Sono ormai più di 50 anni che cammino, arrampico, scio in montagna. Praticando in particolare l’escursionismo ho avuto modo di apprezzare la cura dei sentieri ad opera delle associazioni di volontari, che siano CAI o FIE o altre. Tanto che mi domando anche spesso quando li percorro quale sarà il loro futuro, visto che senza l’opera dei volontari i comuni montani spesso non provvederebbero e non provvedono alla manutenzione per carenza di fondi e di visione.

Ma sentieri e mulattiere, oltre che essere testimoni di un’antica civiltà, sono anche opere delicate che possono degradarsi se utilizzate malamente. È quello che sta accadendo con il passaggio delle biciclette, specie quelle con pedalata assistita, che consentono di frequentare percorsi prima inimmaginabili, e specie quando utilizzate in discesa (downhill), spesso anche fuori dai percorsi pedonali, purtroppo. Oltre ad essere pericolose per gli escursionisti, esse creano profonde tracce sulla terra, tracce che diventano canali di ruscellamento dell’acqua, innescando piccoli fenomeni di dissesto.

È uno degli argomenti di cui giorni addietro ho parlato con un caro amico, valente alpinista, il quale mi ha confessato di avere segnalato la questione alla presidenza del CAI affinché prendesse posizione al riguardo. Una battaglia in realtà di retroguardia, visto che il CAI ha persino una propria commissione Cicloturismo. Ma la nostra posizione appare vieppiù di retroguardia se si leggono le modifiche dell’articolo 59 della legge regionale lombarda 31/2008 (Testo unico delle leggi regionali in materia di agricoltura, foreste, pesca e sviluppo rurale) così come modificato nel dicembre 2022, dove, per quanto riguarda la viabilità, sentieri e mulattiere vengono equiparati alle strade agrosilvopastorali.

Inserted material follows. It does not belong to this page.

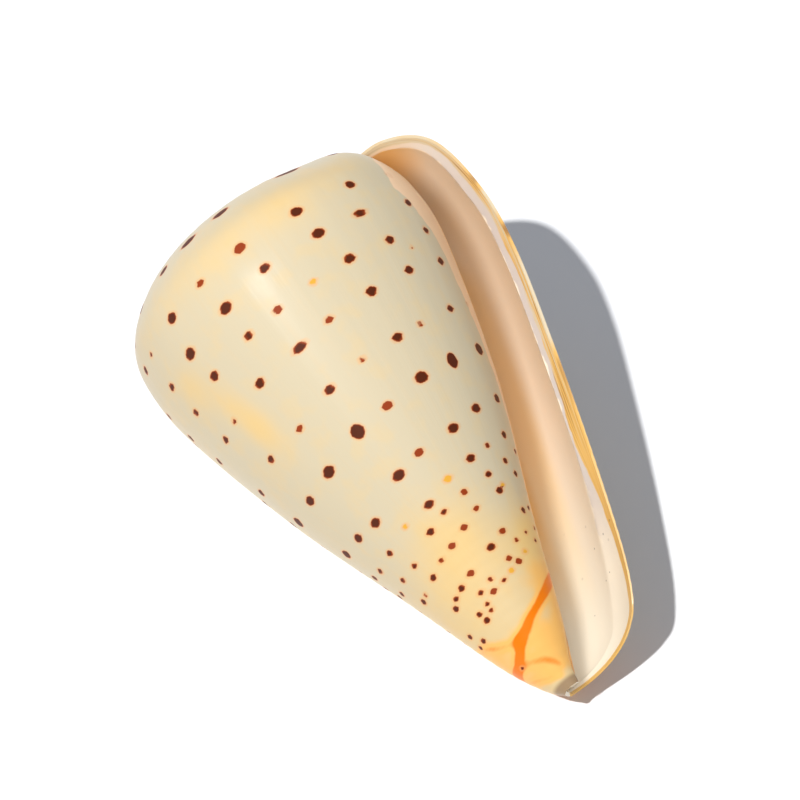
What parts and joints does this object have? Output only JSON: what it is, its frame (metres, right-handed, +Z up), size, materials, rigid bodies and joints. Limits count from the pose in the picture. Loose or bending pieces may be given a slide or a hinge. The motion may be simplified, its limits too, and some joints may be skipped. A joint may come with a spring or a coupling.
{
  "type": "cone shell",
  "caption": "Glossy cream cone shell with rows of dark red-brown spots and a long narrow opening, lying on its back.",
  "frame": {"origin": "centre of the shell's box in plan, on the surface that it rests on", "axes": "+Z up; +X towards the narrow end, which dips as the shell lies; +Y towards the lip, so the opening faces up and to +Y"},
  "size_m": [0.0954, 0.0606, 0.0563],
  "materials": {
    "shell": "smooth polished shell, cream with dark red-brown spots"
  },
  "bodies": {
    "root": {"cone_shell": "shell"}
  },
  "joints": []
}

E cosa è previsto al riguardo? “Sulle strade agro-silvo-pastorali, sulle mulattiere e sui sentieri è vietato il transito dei mezzi motorizzati, ad eccezione di quelli di servizio e di quelli autorizzati in base al regolamento comunale di cui al comma 1”. Comma 1 che consente ai comuni di emanare regolamenti locali con cui invece il transito può essere consentito. In pratica, secondo la regola che è vietato tutto ciò che non è permesso, ogni comune potrà consentire ai mezzi motorizzati di percorrere sentieri e mulattiere.

Un recente articolo di Paolo Pileri su Altreconomia conferma che questa dev’essere l’interpretazione da dare alla norma regionale, confortato in tal senso dalle dichiarazioni rilasciate dal consigliere firmatario Alex Galizzi e dall’ex capogruppo leghista in Consiglio regionale, Andrea Monti: “I Comuni potranno così trasformare le ‘strade del degrado’ in percorsi per e-bike, monopattini off-road, motorini o moto fuoristrada, allontanando i ragazzi dalle cattive tentazioni quali la droga e nel contempo potenziando e valorizzando strategie turistiche e sportive che ridaranno ai cittadini quegli spazi che spettano loro di diritto”.

Quindi i sentieri sarebbero “strade del degrado” (complimenti!) e se i ragazzotti non vanno con quad e enduro sui sentieri finisce che si bucano… Ma senza buttarla in ridere, queste persone hanno idea di cosa possa significare aprire a mezzi motorizzati sentieri di montagna e mulattiere? In termini di pericolo per gli escursionisti, in termini di rumori per la fauna, in termini di dissesto del territorio, in termini di inquinamento ambientale.

Probabilmente questa gente in montagna non ci va, perché se ci andasse capirebbe il valore inestimabile della solitudine, della pace, dell’armonia con la Natura.

Ma c’è di più. Come si relaziona questa disposizione normativa con l’art. 2 del D.M. 28 ottobre 2021 relativo alla viabilità forestale che afferma: “La viabilità forestale e silvo-pastorale e le opere connesse come definite al successivo art. 3 sono vietate al transito ordinario e non sono soggette alle disposizioni discendenti dagli articoli 1 e 2 del decreto legislativo 30 aprile 1992, n. 285. Le regioni disciplinano le modalità di utilizzo, gestione e fruizione tenendo conto delle necessità correlate all’attività di gestione silvo-pastorale e alla tutela ambientale e paesaggistica”?

Ma più in generale mi domando come una disposizione del genere si coniughi con l’art. 9 della Costituzione e ancor più in generale con la tanto declamata transizione ecologica. La realtà, quella vera, è che in nome di una supposta libertà si consente da tempo e si consentirà sempre più al cittadino di fare ciò che vuole, e chissenefrega del prossimo o dello scoiattolo. Ormai il tangibile degrado dei rapporti umani e del rapporto uomo/Natura.